Quel est le poids de l’industrie pornographique ?
"Les intérêts en jeu sont énormes. Demandez à Xavier Niel ce qu’il en pense. Cet entrepreneur a fait fortune dans le téléphone et le minitel rose avant de s’offrir une partie du journal Le Monde et de lancer l’opérateur Free. L’industrie de la pornographie draine beaucoup d’argent. En droits directs et indirects, elle représente près de 200 milliards de dollars au niveau mondial et 10 en France!"
Comment ce "business" est-il organisé ?
"Dès que vous surfez durant vingt-quatre heures sur des sites pornographiques, vous êtes rapidement envahi de spam, d’offres publicitaires vous proposant une multitude de produits miracles à connotation sexuelle. Ce marché vous connecte également à des sites de jeux en ligne comme le poker, des boutiques de produits pharmaceutiques comme le viagra ou des annonces pour montre Rolex".
Que révèle cette tendance ?
"La pornographie est le reflet d’une société qui a oublié ce qu’était 'l’obscène', ce qui doit rester de l’autre côté du rideau. Notre civilisation, sorte de société du bas spectacle, a déchiré ce rideau. La disparition des contraintes a des effets terrifiants sur certains jeunes qui traitent et filment les filles comme de la viande avant de diffuser leurs images sur internet. Les histoires sordides de viols collectifs ne manquent pas. Selon moi, la pornographie révèle aussi le fonctionnement intime du libéralisme avancé, la transformation de l’individu en matière première. L’homme est mis en vente".
Que sait-on sur la détresse réelle de ceux qui sont exploités par cette industrie ?
"95 % des filles que l’on retrouve dans les films diffusés sur la toile sont issues des pays de l’Est, du Brésil, de l’Afrique. On constate une surenchère de la violence dans ces productions où des jeunes femmes sont massacrées. Sans parler des suicides".
Combien de jeunes en France ont-ils accès à ces images ?
"A 16 ans, 80 % des garçons et 50% des filles consultés ont déjà vu de telles images. Les systèmes de contrôles parentaux sont une vaste plaisanterie à l’heure des smartphones. En tant qu’enseignant, j’observe chez les jeunes une incapacité de plus en plus grande à oser les mots de la séduction. Ils savent de moins en moins séduire parce qu’ils perdent à la fois le langage et les repères moraux d’une société qui ne se respecte plus. La pornographie est l’une des raisons évidentes de cette incapacité à aller vers l’autre. La seule valeur se résume à : 'Dis-moi combien tu gagnes, je te dirais ce que tu es'. En douze ans d’enseignement en ZEP, j’ai vu monter la violence verbale et physique".
Comment le corps enseignant réagit-il ?
"Il n’est pas au courant.
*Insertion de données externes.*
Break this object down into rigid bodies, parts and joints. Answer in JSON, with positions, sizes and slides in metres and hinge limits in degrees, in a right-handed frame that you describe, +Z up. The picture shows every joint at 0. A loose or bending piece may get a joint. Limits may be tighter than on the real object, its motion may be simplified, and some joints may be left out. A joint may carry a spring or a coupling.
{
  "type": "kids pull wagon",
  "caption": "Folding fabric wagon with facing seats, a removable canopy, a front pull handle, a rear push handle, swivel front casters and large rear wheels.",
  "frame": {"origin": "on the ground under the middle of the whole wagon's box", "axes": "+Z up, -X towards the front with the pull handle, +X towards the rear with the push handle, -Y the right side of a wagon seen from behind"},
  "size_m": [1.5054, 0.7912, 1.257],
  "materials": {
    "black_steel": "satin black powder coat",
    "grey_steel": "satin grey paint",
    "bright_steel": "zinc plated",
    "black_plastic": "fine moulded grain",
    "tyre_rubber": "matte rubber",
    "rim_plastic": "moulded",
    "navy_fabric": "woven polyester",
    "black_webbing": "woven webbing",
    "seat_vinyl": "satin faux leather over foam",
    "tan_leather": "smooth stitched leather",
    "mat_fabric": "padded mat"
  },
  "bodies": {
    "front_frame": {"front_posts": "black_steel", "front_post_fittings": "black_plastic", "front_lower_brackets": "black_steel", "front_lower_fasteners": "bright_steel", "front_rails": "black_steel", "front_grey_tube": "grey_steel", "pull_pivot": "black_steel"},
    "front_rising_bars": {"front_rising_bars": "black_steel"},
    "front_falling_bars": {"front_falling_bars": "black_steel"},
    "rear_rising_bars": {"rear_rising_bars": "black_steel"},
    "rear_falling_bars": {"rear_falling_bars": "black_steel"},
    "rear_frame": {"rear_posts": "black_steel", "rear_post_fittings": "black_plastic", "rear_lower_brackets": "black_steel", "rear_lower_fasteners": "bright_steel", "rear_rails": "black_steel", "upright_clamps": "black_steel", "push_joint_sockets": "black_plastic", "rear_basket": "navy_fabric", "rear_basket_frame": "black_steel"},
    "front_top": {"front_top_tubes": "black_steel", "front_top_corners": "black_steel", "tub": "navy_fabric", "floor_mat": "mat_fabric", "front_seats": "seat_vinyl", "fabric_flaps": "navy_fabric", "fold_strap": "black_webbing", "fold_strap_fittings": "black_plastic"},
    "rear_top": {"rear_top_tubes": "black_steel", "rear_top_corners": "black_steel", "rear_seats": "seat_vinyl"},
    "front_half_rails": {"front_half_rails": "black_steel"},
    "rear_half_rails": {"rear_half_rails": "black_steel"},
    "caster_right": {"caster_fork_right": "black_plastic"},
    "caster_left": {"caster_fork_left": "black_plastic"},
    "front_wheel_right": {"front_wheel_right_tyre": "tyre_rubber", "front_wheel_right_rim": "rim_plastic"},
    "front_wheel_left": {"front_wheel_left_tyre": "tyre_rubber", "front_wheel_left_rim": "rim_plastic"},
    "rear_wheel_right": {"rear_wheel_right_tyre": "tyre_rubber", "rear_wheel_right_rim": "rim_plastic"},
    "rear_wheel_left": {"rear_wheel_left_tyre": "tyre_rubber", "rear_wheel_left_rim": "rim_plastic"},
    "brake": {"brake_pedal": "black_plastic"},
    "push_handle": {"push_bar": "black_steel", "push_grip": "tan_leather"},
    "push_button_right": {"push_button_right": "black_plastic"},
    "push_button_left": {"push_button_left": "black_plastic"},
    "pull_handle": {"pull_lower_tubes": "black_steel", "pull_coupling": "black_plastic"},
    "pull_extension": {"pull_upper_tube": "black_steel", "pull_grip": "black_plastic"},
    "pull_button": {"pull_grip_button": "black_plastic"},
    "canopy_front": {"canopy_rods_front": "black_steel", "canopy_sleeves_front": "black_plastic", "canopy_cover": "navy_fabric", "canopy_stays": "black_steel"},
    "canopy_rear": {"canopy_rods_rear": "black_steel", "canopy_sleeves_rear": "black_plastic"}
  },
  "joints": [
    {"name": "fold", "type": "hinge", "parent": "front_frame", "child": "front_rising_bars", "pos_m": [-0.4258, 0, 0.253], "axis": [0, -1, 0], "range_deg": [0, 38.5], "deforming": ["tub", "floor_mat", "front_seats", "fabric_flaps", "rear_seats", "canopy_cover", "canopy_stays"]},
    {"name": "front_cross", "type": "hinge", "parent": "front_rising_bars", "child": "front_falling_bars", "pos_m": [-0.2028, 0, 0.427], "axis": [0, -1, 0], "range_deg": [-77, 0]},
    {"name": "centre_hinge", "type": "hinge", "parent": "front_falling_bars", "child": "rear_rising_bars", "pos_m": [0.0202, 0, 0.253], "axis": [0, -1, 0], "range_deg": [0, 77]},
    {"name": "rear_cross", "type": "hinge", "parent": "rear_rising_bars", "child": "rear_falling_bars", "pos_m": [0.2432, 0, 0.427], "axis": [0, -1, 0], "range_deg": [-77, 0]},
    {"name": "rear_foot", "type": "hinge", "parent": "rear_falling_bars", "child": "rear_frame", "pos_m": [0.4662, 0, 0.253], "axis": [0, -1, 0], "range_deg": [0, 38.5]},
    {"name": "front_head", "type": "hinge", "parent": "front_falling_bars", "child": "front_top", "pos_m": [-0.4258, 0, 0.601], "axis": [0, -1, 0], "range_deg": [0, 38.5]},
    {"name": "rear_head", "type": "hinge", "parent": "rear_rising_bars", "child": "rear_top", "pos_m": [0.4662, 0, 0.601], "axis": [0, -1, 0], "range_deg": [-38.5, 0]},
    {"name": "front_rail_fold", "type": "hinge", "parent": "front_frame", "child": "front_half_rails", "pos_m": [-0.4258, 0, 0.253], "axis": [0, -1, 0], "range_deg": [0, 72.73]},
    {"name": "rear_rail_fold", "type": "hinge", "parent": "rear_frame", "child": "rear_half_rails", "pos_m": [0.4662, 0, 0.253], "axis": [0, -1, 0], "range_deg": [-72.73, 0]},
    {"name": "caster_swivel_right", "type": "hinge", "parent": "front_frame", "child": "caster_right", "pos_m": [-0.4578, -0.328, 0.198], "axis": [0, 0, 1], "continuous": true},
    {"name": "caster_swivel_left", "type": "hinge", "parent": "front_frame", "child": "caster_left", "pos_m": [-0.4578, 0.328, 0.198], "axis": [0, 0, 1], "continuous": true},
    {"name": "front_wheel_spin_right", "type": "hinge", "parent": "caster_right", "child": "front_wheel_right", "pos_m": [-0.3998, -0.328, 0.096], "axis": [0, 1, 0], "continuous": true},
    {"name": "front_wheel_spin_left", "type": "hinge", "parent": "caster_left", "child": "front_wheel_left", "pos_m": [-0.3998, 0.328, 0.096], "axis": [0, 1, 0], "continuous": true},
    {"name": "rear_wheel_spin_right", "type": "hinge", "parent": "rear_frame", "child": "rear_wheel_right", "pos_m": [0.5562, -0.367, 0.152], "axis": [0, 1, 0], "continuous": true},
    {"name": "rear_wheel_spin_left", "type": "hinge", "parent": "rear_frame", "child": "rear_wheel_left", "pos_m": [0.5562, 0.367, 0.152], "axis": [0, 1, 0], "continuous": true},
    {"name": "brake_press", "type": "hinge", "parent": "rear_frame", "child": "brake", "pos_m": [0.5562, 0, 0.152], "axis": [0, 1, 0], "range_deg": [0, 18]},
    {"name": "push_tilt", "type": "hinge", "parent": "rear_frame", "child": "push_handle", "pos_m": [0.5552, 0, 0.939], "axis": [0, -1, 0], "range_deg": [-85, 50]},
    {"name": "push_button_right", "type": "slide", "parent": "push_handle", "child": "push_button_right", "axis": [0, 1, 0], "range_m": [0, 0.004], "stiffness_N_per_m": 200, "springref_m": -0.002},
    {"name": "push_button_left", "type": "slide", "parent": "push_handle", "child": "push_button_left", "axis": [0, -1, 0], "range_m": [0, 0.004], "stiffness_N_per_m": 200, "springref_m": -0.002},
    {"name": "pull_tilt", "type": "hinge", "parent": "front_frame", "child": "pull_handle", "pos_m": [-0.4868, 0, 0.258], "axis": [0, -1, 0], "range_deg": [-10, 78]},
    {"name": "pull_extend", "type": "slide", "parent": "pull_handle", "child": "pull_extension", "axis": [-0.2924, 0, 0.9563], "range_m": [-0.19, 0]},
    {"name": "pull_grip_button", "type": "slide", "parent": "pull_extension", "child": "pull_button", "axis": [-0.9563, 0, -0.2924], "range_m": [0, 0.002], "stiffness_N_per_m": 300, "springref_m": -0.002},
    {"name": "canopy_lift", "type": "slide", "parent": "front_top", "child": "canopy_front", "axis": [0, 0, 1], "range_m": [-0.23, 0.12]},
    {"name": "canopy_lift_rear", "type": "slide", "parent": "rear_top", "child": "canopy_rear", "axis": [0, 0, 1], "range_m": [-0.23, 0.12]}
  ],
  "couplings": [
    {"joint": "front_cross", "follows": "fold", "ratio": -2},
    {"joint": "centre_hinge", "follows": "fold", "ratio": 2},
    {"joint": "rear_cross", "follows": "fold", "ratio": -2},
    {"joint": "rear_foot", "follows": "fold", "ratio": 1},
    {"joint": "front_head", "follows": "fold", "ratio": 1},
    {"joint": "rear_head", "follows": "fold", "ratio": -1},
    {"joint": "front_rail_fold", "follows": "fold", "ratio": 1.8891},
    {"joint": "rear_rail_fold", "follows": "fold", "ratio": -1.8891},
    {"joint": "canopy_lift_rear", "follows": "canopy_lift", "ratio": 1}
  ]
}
Très peu d’établissements interdisent les téléphones portables. Certaines organisations de parents d’élèves s’y refusent sous prétexte de vouloir rester en contact avec leurs enfants".
Peut-on débarrasser le net de la pornographie ?
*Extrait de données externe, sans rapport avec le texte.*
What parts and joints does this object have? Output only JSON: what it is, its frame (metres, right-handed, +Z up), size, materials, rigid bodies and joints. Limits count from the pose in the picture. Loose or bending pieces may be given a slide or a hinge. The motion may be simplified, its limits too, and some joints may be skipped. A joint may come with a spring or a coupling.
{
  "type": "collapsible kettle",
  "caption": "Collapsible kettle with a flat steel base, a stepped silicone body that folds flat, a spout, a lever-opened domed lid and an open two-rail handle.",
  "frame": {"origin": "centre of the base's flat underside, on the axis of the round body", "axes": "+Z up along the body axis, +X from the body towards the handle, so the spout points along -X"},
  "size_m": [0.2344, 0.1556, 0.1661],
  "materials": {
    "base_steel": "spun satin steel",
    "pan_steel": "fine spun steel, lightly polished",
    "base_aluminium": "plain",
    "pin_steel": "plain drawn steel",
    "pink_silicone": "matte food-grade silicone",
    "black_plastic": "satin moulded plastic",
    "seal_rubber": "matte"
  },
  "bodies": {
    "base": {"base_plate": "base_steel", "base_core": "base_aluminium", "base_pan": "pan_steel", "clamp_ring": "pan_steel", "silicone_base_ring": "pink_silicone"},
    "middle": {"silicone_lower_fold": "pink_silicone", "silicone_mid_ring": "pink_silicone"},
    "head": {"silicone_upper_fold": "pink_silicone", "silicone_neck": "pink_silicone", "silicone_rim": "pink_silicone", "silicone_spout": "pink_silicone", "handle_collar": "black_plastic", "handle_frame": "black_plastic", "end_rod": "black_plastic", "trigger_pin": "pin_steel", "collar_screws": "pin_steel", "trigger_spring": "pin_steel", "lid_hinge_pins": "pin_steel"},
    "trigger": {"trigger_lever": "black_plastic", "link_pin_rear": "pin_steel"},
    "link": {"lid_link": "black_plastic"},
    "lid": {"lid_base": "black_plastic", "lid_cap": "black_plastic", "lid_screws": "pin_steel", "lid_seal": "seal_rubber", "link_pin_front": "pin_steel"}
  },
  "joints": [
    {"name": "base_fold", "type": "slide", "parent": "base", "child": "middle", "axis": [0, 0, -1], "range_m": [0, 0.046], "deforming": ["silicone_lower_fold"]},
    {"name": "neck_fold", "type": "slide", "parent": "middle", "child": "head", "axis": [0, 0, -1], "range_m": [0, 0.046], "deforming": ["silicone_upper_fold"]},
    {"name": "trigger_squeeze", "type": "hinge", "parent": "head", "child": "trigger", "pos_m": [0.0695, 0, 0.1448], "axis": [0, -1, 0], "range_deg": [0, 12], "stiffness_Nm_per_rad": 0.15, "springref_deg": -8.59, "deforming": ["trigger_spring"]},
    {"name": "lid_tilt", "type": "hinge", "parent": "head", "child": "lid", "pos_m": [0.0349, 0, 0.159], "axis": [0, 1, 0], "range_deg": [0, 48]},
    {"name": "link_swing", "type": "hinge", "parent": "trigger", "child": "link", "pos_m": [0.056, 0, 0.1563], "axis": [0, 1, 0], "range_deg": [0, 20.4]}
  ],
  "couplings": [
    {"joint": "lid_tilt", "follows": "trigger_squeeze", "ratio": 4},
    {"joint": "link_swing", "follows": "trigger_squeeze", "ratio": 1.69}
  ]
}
"Ce n’est pas difficile, il faut cibler les fournisseurs d’accès. Les Chinois l’ont fait".
Quels conseils donnez-vous aux parents et aux professeurs ?
"Faire très attention. Ensuite, beaucoup parler avec les jeunes et ne pas les laisser s’enfermer dans une bulle autodestructrice. Il faut parvenir à leur faire comprendre qu’il existe des choses plus belles que ces images et que les relations humaines ne sont pas ça. Personnellement, je suis fermement opposé à la présence de la télévision ou de l’ordinateur dans la chambre des enfants. C’est une folie."
Pratique. “La société pornographique”, Bourin Editeur, 16 €.